= DATA FOR THIS EXERCISE =
◆ ◆ ◆ ◆ ◆ ◆ ◆

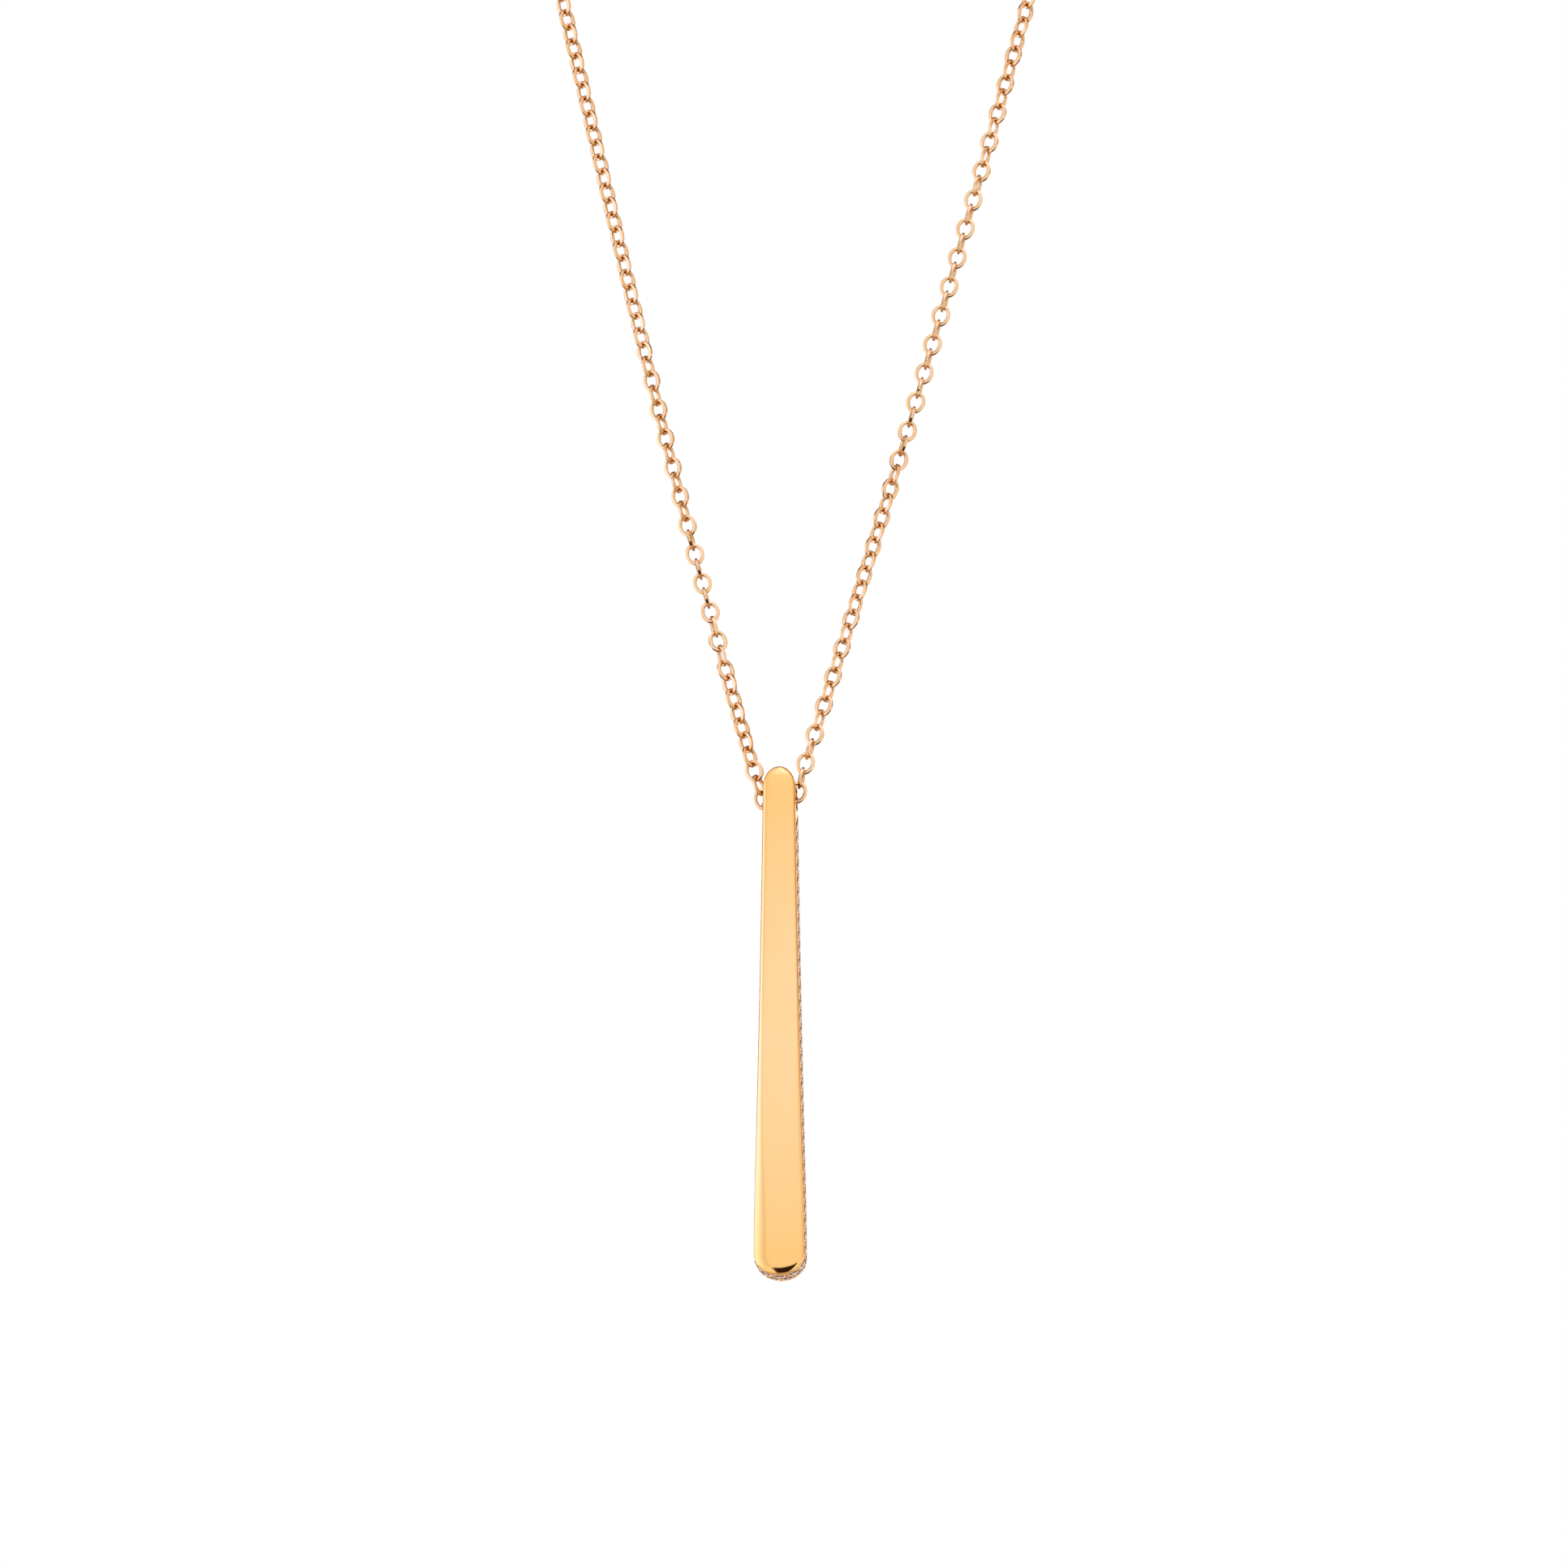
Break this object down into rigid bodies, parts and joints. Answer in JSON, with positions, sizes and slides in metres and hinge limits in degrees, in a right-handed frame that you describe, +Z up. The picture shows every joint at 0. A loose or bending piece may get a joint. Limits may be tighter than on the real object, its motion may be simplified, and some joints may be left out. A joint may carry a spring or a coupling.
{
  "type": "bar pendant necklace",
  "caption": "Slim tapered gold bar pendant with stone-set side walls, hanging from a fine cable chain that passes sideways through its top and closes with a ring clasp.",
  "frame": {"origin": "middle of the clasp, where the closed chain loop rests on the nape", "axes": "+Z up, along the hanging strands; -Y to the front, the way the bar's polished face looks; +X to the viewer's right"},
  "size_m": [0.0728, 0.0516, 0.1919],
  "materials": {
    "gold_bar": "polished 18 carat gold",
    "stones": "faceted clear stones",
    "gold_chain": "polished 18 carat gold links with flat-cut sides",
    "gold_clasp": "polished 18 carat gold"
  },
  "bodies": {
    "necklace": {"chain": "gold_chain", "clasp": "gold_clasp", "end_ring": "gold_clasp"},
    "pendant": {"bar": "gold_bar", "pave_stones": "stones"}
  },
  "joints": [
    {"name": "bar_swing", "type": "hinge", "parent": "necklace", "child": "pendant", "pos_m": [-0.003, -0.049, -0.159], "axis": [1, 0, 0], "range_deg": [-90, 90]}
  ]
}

◆ ◆ ◆ ◆ ◆ ◆ ◆

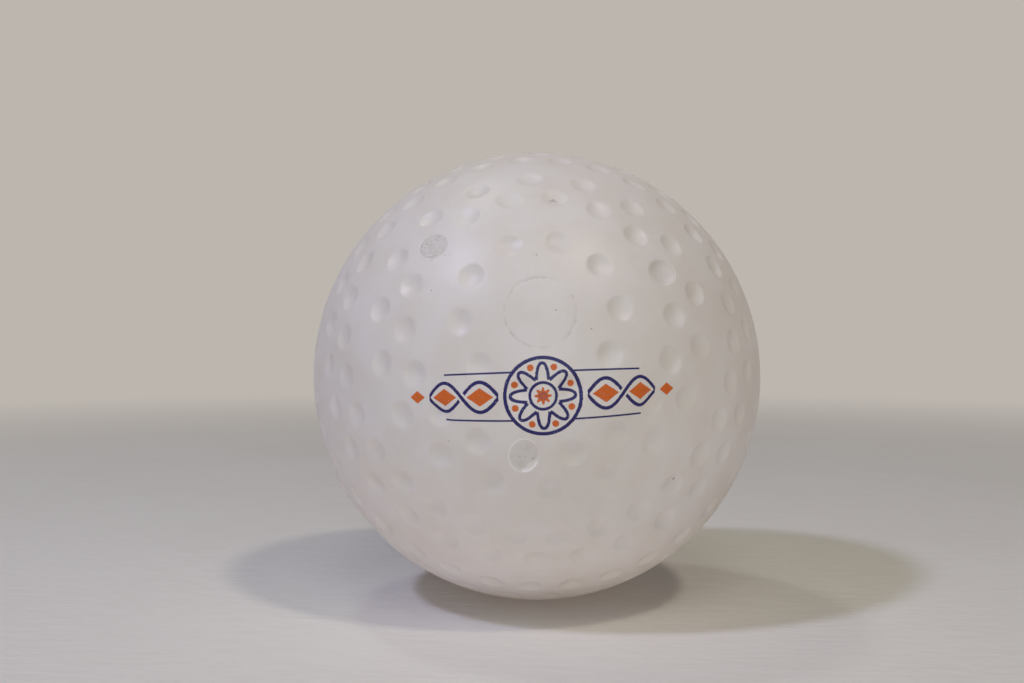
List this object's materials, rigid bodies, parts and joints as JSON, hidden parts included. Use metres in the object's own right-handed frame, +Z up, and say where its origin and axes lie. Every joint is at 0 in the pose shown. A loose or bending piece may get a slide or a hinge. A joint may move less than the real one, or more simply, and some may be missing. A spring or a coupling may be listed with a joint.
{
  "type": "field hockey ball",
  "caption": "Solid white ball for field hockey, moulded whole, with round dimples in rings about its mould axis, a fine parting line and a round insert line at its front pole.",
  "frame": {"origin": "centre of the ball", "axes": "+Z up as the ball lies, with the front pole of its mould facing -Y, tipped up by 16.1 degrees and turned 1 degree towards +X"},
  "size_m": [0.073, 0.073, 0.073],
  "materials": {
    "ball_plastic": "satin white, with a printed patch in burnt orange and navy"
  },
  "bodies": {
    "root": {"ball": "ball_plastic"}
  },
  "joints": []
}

◆ ◆ ◆ ◆ ◆ ◆ ◆

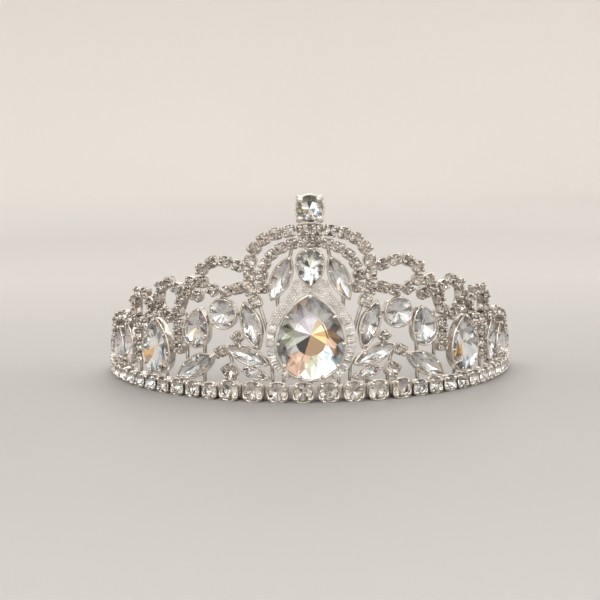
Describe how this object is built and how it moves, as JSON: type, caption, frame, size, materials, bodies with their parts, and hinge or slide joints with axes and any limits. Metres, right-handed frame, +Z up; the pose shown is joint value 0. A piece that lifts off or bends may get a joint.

◆ ◆ ◆ ◆ ◆ ◆ ◆

= SHORT TASK =
Using the listing above, show every line that includes the string "bodies".

= ANSWER TO THIS PROBLEM =
Break this object down into rigid bodies, parts and joints. Answer in JSON, with positions, sizes and slides in metres and hinge limits in degrees, in a right-handed frame that you describe, +Z up. The picture shows every joint at 0. A loose or bending piece may get a joint. Limits may be tighter than on the real object, its motion may be simplified, and some joints may be left out. A joint may carry a spring or a coupling.
  "bodies": {
List this object's materials, rigid bodies, parts and joints as JSON, hidden parts included. Use metres in the object's own right-handed frame, +Z up, and say where its origin and axes lie. Every joint is at 0 in the pose shown. A loose or bending piece may get a slide or a hinge. A joint may move less than the real one, or more simply, and some may be missing. A spring or a coupling may be listed with a joint.
  "bodies": {
Describe how this object is built and how it moves, as JSON: type, caption, frame, size, materials, bodies with their parts, and hinge or slide joints with axes and any limits. Metres, right-handed frame, +Z up; the pose shown is joint value 0. A piece that lifts off or bends may get a joint.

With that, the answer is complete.